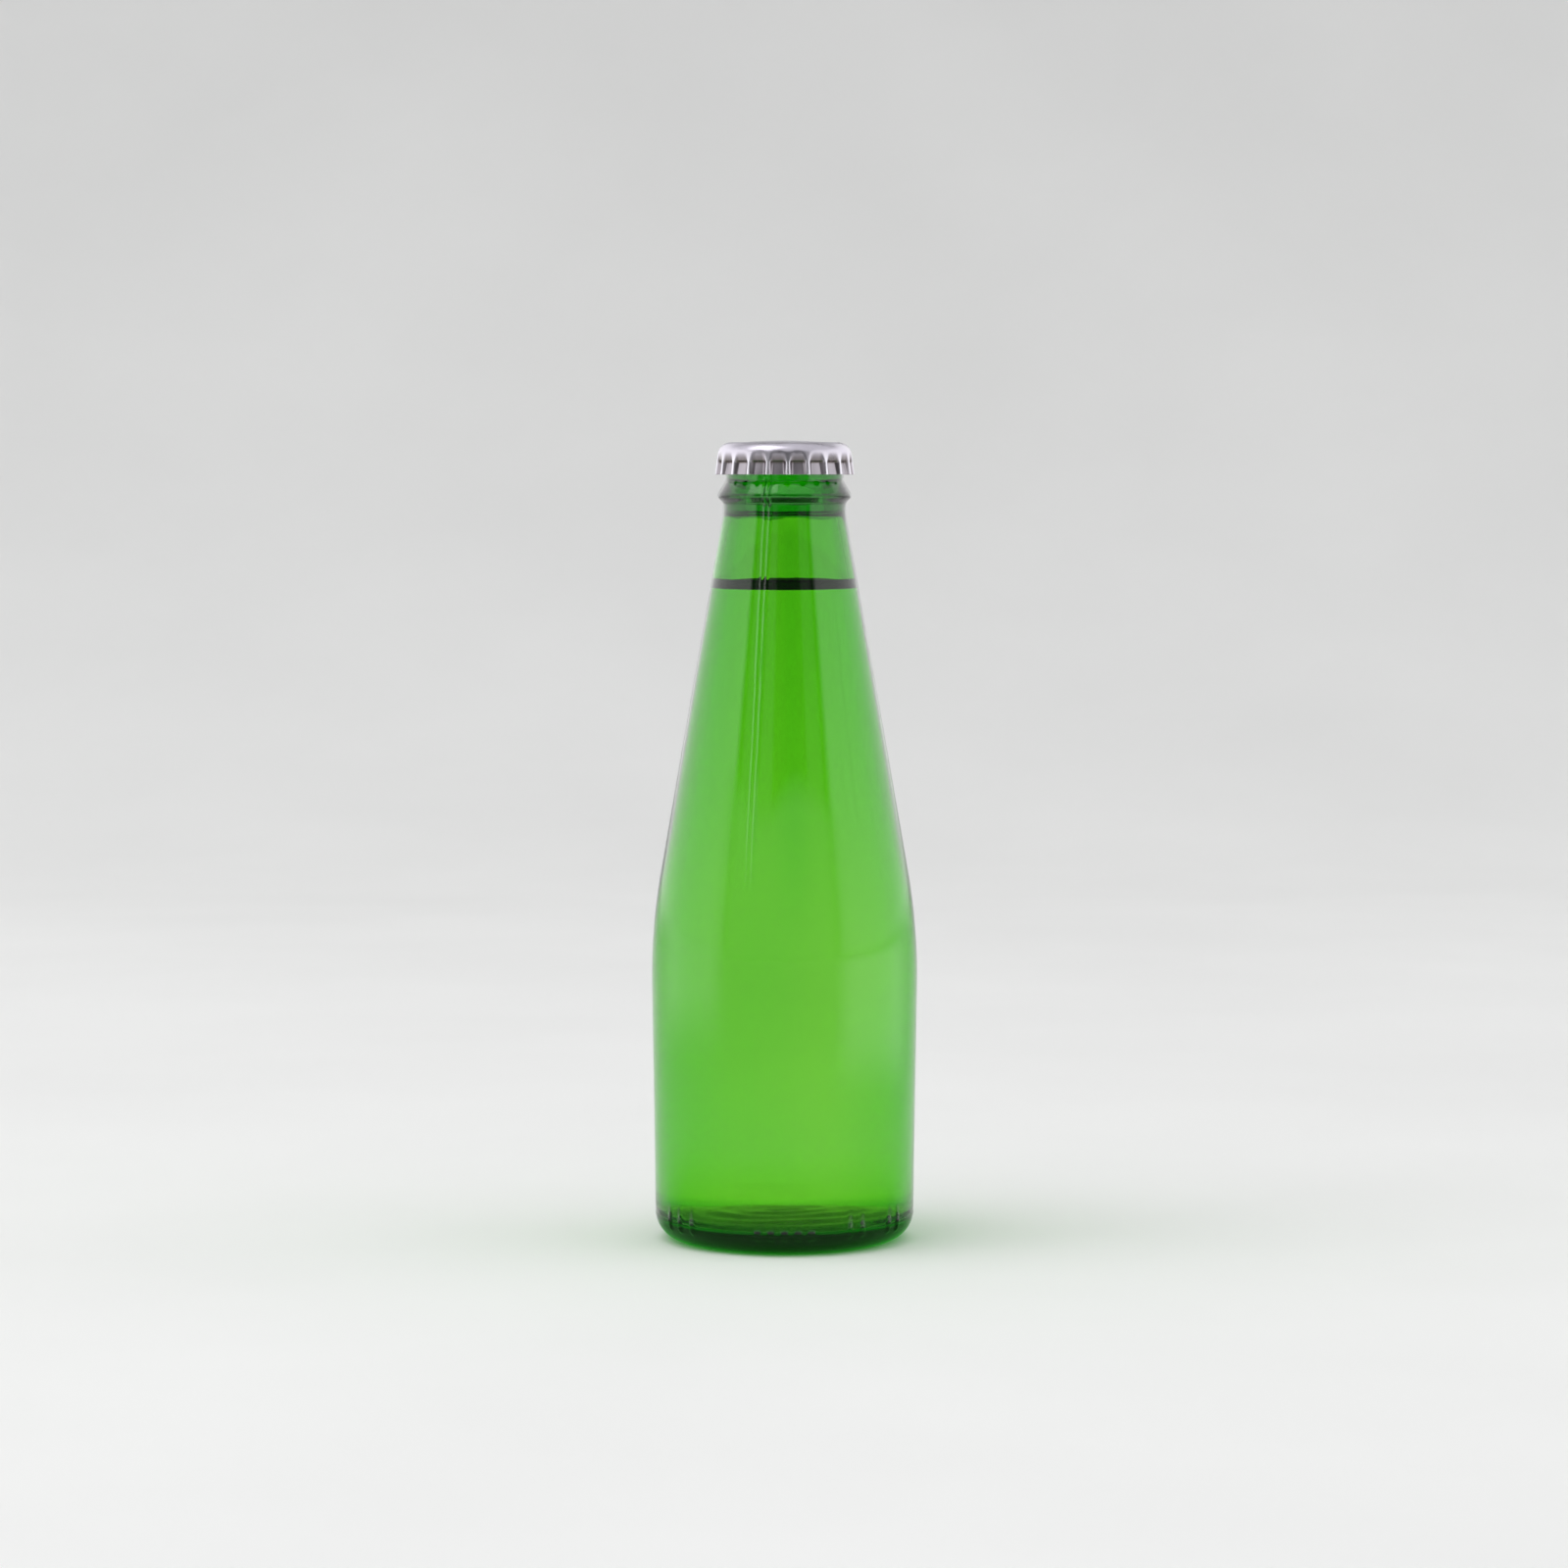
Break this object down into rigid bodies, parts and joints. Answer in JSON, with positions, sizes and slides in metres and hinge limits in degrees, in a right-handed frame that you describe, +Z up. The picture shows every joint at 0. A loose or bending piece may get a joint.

§

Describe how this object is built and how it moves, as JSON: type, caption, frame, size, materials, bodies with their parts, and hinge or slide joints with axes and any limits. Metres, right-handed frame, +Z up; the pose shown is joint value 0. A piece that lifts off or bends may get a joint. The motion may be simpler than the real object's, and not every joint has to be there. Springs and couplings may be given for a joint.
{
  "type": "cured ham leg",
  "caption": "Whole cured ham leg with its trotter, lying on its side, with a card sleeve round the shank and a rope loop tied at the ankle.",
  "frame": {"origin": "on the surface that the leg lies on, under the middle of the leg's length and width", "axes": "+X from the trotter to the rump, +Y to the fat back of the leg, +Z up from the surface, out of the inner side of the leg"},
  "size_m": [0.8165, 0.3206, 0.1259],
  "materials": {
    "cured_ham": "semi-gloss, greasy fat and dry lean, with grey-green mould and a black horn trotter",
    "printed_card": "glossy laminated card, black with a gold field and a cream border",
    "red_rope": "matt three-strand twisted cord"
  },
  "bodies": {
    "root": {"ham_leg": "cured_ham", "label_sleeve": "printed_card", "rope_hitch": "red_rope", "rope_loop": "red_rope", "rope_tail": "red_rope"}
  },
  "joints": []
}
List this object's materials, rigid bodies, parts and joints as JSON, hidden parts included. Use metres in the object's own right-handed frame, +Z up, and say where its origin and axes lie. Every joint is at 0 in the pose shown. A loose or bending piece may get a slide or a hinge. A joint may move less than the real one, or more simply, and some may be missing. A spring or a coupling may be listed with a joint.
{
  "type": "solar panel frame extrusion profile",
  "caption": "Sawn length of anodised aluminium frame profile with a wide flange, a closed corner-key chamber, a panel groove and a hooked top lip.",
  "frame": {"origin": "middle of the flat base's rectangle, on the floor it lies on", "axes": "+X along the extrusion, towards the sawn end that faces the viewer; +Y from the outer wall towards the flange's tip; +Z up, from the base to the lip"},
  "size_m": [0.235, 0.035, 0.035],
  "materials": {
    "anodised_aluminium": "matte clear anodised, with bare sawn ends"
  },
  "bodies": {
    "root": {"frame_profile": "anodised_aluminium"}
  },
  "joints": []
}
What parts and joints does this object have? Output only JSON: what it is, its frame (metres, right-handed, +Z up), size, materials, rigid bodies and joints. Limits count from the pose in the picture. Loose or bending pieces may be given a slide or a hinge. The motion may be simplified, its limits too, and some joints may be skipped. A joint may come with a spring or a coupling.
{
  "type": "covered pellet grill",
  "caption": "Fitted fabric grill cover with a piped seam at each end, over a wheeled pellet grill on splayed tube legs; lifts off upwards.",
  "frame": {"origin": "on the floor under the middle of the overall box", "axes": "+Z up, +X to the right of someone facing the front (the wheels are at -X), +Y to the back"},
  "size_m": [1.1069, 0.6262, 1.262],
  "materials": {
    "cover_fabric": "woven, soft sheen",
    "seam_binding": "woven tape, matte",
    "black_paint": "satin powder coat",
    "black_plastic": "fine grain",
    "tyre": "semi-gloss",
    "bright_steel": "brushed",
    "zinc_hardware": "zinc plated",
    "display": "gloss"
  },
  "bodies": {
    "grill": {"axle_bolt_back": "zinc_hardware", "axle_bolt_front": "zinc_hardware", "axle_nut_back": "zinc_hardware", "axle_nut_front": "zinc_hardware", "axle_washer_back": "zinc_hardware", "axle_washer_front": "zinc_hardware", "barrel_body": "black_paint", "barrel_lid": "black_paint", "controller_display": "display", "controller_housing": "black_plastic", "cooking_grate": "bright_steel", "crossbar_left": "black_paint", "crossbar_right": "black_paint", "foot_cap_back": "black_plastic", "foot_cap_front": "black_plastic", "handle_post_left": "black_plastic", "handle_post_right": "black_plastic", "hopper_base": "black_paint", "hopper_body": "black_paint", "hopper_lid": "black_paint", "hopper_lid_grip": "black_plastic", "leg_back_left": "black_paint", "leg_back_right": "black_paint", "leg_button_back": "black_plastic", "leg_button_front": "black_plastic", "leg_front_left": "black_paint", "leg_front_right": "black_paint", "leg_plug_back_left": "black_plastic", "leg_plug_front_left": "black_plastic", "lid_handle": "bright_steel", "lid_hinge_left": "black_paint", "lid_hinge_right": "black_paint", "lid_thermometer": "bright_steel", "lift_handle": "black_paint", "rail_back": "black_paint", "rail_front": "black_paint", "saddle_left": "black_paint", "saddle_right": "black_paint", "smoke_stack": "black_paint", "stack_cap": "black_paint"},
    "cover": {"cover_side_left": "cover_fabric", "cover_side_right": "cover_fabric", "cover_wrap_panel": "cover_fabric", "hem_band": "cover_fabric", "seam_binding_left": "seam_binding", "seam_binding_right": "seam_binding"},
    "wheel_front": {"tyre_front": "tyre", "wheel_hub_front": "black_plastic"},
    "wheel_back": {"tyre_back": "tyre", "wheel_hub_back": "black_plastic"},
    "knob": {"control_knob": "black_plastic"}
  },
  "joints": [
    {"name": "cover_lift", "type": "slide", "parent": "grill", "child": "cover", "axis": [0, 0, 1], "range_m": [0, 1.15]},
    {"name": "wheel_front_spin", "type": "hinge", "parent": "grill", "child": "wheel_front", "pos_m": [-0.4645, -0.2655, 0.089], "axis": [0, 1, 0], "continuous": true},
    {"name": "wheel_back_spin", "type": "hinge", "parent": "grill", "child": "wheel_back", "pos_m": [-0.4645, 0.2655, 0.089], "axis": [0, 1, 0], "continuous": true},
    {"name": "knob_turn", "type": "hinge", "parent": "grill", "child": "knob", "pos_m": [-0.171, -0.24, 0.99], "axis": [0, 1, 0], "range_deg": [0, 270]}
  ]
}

§

TASK PROMPT: From the listing, copy every line where the string "origin" appears.

COMPLETE OUTPUT:
  "frame": {"origin": "on the surface that the leg lies on, under the middle of the leg's length and width", "axes": "+X from the trotter to the rump, +Y to the fat back of the leg, +Z up from the surface, out of the inner side of the leg"},
List this object's materials, rigid bodies, parts and joints as JSON, hidden parts included. Use metres in the object's own right-handed frame, +Z up, and say where its origin and axes lie. Every joint is at 0 in the pose shown. A loose or bending piece may get a slide or a hinge. A joint may move less than the real one, or more simply, and some may be missing. A spring or a coupling may be listed with a joint.
  "frame": {"origin": "middle of the flat base's rectangle, on the floor it lies on", "axes": "+X along the extrusion, towards the sawn end that faces the viewer; +Y from the outer wall towards the flange's tip; +Z up, from the base to the lip"},
  "frame": {"origin": "on the floor under the middle of the overall box", "axes": "+Z up, +X to the right of someone facing the front (the wheels are at -X), +Y to the back"},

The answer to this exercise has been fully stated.